Mark Martin — Coming off one of his best seasons with five wins, he continues to shine as part of the Hendrick stable. Finishing second in the Championship for the fifth time, he's got to be chomping at the bit to get the 2010 season started.

Tony Stewart — Over the past 10 years, Tony has averaged fifth place in the Championship. He is the only driver to win pre- and post-chase format. He'll want to prove last year as an owner-driver was no anomaly.

Jeff Burton — This one may seem a stretch, but Burton has been a fairly consistent driver over his career. For the past decade, he has an average championship rank of 9.3. His average career finish (16.0) is incredibly almost five spots better than his average start (21.4). He knows how to pick up spots on the track.

Carl Edwards — He's only been around five years, but he's never finished lower than 12th in the standings. Like Burton, his average finish (13.8) is better than his average start (17.6) by almost four positions. An 11th place finish in 2009 was a disappointment after the epic battle with Johnson finishing second in 2008.

Denny Hamlin — Like Johnson and Edwards, Hamlin has never finished outside the top 12 in his four seasons with Joe Gibbs Racing. Unlike teammate Kyle Busch, he knows how to points race and usually finishes (13.9) where he starts (14.1).

That fills just over half of the chase positions. Check back in September, and don't forget the bottle of whiteout.


On the Bubble:

For these drivers it could fall either way. One DNF and it could cost them a position in the Chase. There's only room for five.

Greg Biffle: For Biffle, it's been two mediocre years, followed by a great one. 2009 was an exception with a seventh place finish following his third place finish in 2008. Has he broken the pattern, or has it just skipped a year?

Ryan Newman: Eight years behind the wheel, an average rank of 10.3 and a ninth place finish in 2009. Stewart-Haas Racing seems to be on the fast track. Newman has always qualified well with an average starting position of 10.9, but his average finish is only 17.1.

Juan Montoya: Was 2009 a fluke, or has Montoya finally turned the corner with the conversion to NASCAR? His average finish in 2009 (14.2) was almost 10 spots better than 2008 (23.9).

Matt Kenseth: Six of the past 10 years in the top 12. If he can eliminate the finishes in the 30s he's in.

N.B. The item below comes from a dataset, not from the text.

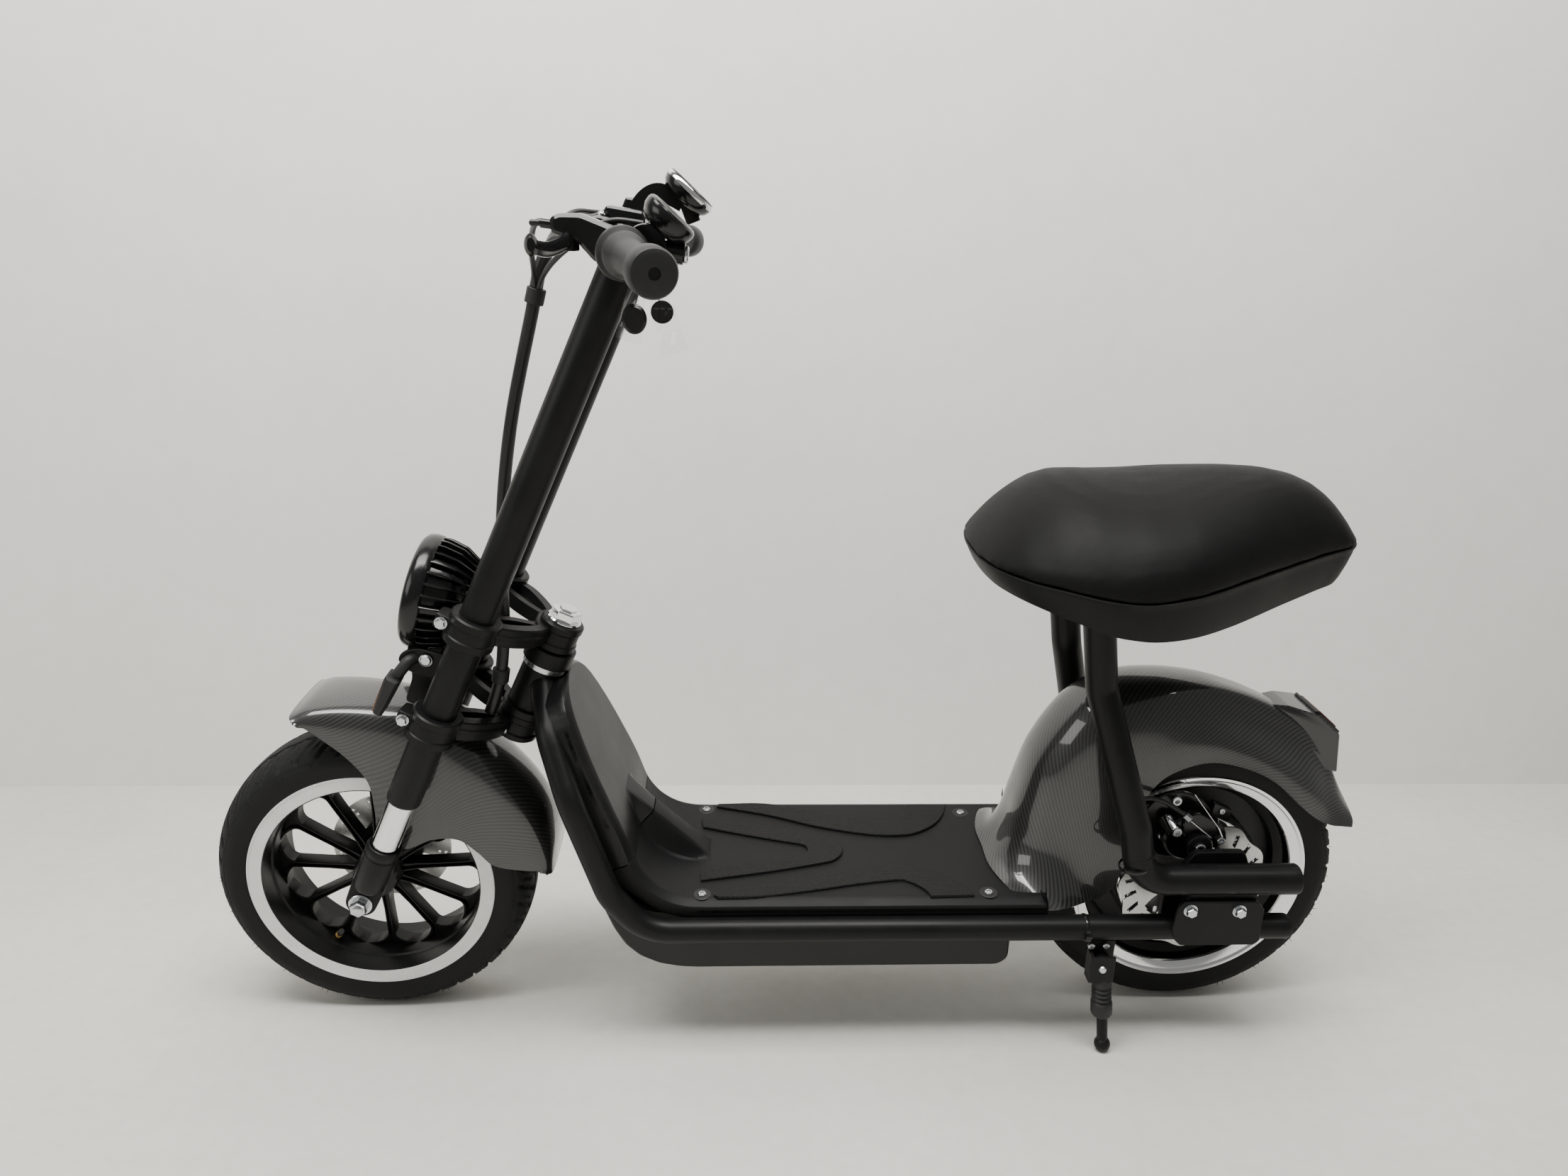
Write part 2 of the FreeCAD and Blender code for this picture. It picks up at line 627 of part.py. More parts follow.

Kevin Harvick: 2009 was Harvick's second worse year of his career. Almost half of his seasons have finished in the top 12.


No Repeat Performance:

The following 2009 Chase drivers will not return in 2010.

Kurt Busch: 2009 was the best average finish for Busch since winning the Championship in 2004. He has not finished consecutive years in the top 12.

Brian Vickers: It was an exciting race last year at Richmond, when Vickers edged out Kyle Busch for the final spot in the Chase. However, he ended the Chase in the same spot. With an average finish over six seasons of 20.6, he has not shown the consistency to expect him back in 2010.

Kasey Kahne : He's only finished in the top 12 twice in his six years racing for the Cup.


No Chance:

Dale Earnhardt Jr: The free agent coup of 2008 fizzled in 2009 with his worst finish of his career. As NASCAR's most popular driver, I like Jr., but he needs to figure out how to work with his crew chief in the Hendrick way. 

Kyle Busch: For the younger Busch brother, it's win or wreck trying. If he ever learns patience and sees the big picture in points racing, he stands a chance to win a championship. Until then he will be on the outside looking in.

With that, let the fun begin. With new rules or back to old ones, another modification to the COT and a full 26-points races ahead, does it get any better?